On October 2, 2025, Gartner published its report “Cool Vendors in AI for SRE and Observability.” The report identifies vendors “using AI to enhance site reliability engineering (SRE) practices, improve reliability, and reduce the cognitive load on engineering teams.”
We’re honored that Last9 has been named a Gartner Cool Vendor in this category — recognized for our unified telemetry platform and agentic SDK that move engineering teams from reactive monitoring to proactive operations.
Act 1 — Fix the Foundation: Unified Data at Scale
You can’t build intelligent operations on fragmented, expensive and limited low cardinality data. We learned this early in 2020 building the first intelligent platform on top of existing data systems — it simply did not work. Teams were observing 25% of production with 100% of the budget and had no headroom for improving data fidelity. That’s when we dug deep to first make telemetry data affordable at scale.
In the last year, cloud and AI-native teams betting on scale have converged on a single telemetry fabric. What they’ve discovered is simple: when data stops fragmenting, reliability gets affordable.
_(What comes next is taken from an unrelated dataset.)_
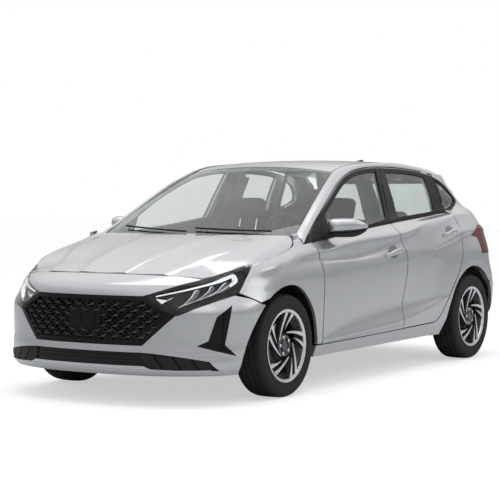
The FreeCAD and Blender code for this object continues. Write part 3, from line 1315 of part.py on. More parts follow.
def finish():
    """Check every object and write one file for each sub-part."""
    doc.recompute()
    for thing in doc.Objects:
        if "Invalid" in thing.State or "Error" in thing.State:
            raise RuntimeError("failed object: " + thing.Label)
    bad = [thing.Label for thing in NODES
           if thing.Shape.isNull() or not thing.Shape.isValid() or not thing.Shape.Solids]
    if bad:
        raise RuntimeError("bad shapes: " + ", ".join(bad))
    os.makedirs("parts", exist_ok=True)
    for thing in NODES:
        shape = thing.Shape
        shape.exportStep("parts/%s.step" % thing.Label)
        box = shape.BoundBox
        print("%-22s solids %2d faces %4d volume %10.0f  x %6.0f %6.0f y %6.0f %6.0f z %6.0f %6.0f" % (
            thing.Label, len(shape.Solids), len(shape.Faces), shape.Volume / 1000.0,
            box.XMin, box.XMax, box.YMin, box.YMax, box.ZMin, box.ZMax))


finish()
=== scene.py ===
"""Looks of the hatchback car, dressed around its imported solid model. Lengths are in metres."""
import logging
import math
from collections.abc import Callable, Sequence
from dataclasses import dataclass, field
from enum import Enum

import bpy
import numpy as np
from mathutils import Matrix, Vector
from mathutils.geometry import delaunay_2d_cdt


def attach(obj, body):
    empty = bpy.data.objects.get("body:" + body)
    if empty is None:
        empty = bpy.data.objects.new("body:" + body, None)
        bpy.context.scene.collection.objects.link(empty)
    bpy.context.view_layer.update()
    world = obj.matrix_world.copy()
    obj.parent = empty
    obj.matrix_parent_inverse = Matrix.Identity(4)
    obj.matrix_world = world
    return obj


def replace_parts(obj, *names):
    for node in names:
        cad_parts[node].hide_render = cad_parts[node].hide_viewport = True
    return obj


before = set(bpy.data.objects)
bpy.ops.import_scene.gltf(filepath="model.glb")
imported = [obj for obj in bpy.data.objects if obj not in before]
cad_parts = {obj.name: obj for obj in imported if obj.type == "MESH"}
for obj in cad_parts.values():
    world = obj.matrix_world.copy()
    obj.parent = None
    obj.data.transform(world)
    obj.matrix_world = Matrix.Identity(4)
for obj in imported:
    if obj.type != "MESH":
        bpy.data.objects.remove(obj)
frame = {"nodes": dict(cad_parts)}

LOG = logging.getLogger("hatchback")
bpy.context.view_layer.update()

Point = tuple[float, float, float]
Flat = tuple[float, float]
Grid = np.ndarray


class Side(Enum):
    """Side of the car that a piece is on."""

    LEFT = 1
    RIGHT = -1

    @property
    def mark(self) -> str:
        """Its name, as in the names of bodies and pieces."""
        return self.name.lower()


class Slot(Enum):
    """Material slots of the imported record."""

    PAINT = "paint"
    GLASS = "glass"
    TRIM = "trim"
    GLOSS = "gloss_black"
    LAMP_CLEAR = "lamp_clear"
    LAMP_RED = "lamp_red"
    ALLOY = "alloy"
    TYRE = "tyre"
    STEEL = "steel"
    CABIN = "cabin"
    FLOOR = "floor"
    SEAT = "seat_cloth"
    ENGINE = "engine"


# Finishes

def feed(tree: bpy.types.NodeTree, node: bpy.types.Node,
         **inputs: bpy.types.NodeSocket | float | Point) -> None:
    """Feed a node's inputs with sockets or plain values.

    Args:
        tree: Tree that the node is in.
        node: The node.
        inputs: What each input gets; a name's underscores stand for spaces.
    """
    for name, value in inputs.items():
        end = node.inputs[name.replace("_", " ")]
        if isinstance(value, bpy.types.NodeSocket):
            tree.links.new(value, end)
        else:
            end.default_value = (*value, 1.0) if end.type == "RGBA" else value


def wired(tree: bpy.types.NodeTree, kind: str, *links: bpy.types.NodeSocket,
          **inputs: bpy.types.NodeSocket | float | Point) -> bpy.types.Node:
    """Add a node to a tree.

    Args:
        tree: The tree.
        kind: Type of the node.
        links: Sockets that feed its first inputs, in their order.
        inputs: What other inputs get, by name.

    Returns:
        The node.
    """
    node = tree.nodes.new(kind)
    for start, end in zip(links, node.inputs):
        tree.links.new(start, end)
    feed(tree, node, **inputs)
    return node


def empty_tree(owner: bpy.types.Material | bpy.types.World) -> bpy.types.NodeTree:
    """Node tree of a material or of the world, with nothing in it."""
    owner.use_nodes = True
    owner.node_tree.nodes.clear()
    return owner.node_tree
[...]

Today, that fabric powers more than a trillion events every day — the quiet backbone behind their velocity.
For us: cheap, unified data is table stakes. The real breakthrough comes when that data becomes actionable.
Observability is only one side of the coin. Action on top of that data is the other — and it’s barely evolved in a decade. It couldn’t, because the building blocks were missing. With the rise of LLMs, context engineering, and the unified telemetry layer from Act 1, that evolution can finally begin.
Act 2 — Agentic Ops: From Automation to Autonomy
Observability is only one side of the coin. Action based on that data is the other — yet it has seen little real progress in the past decade. The reason was structural: the primitives for context, correlation, cardinality and unified telemetry simply didn’t exist.
With the rise of large language models and context engineering — and the unified data layer established in Act 1 — those missing pieces are finally in place. That’s exactly where we’ve focused.
Three months ago, we quietly gave a few customers early access to something we’d been building: an agents SDK that lets engineering teams program their own Ops Agents.
These aren’t chatbots that summarize logs. They’re programmable agents that embed telemetry intelligence directly into your delivery pipeline — across detection, investigation, and remediation.
Here’s what teams have built with it:
- RCA Memory: Builds a per-service fault library; on a new incident, surfaces the most similar past fix with confidence and the exact commands/PR that resolved it.
- Auto-remediation agents: Detect cascading failures early and trigger predefined runbooks. Especially for databases like Postgres, Redis, and MySQL.
- Control Plane AI in front of storage and turns raw telemetry into reliable features. It drops what’s redundant, reshapes high-cardinality fields, and up-levels logs into metrics — all by policy and feedback loops, with explainable diffs. The result: 40–70% lower storage, faster queries, and cleaner signals for your agents — without breaking observability use-cases.
These agents learn from the same telemetry graph that powers your dashboards; but they don’t stop at visibility. They act.
Why This Matters Now
Gartner projects that by 2029, 70% of organizations will require explainable AI for agentic SRE decisions, up from just 5% today. That shift — from dashboards to decisions — demands trustworthy, programmable systems.Over the past few years, building AI-SRE tools taught us three hard lessons:
- The Data Fragmentation Problem
You can’t build reliable automation on unreliable data constrained by price by GB. We solved this with a unified schema and a telemetry data platform. - The Context Problem
Generic AI models don’t understand your architecture. That’s why you program your own agents — they capture your team’s tribal knowledge. - The Trust Problem
Engineers ignore opaque automation. Our SDK surfaces confidence scores and approval gates so humans stay in control.
This isn’t AI replacing engineers — it’s AI amplifying reliability and feedback loops across every system.
About the Gartner Recognition
Last9 was named a Cool Vendor in Gartner’s October 2025 report “Cool Vendors in AI for SRE and Observability.” The report highlights vendors using AI to enhance SRE practices and reduce the cognitive load on engineering teams.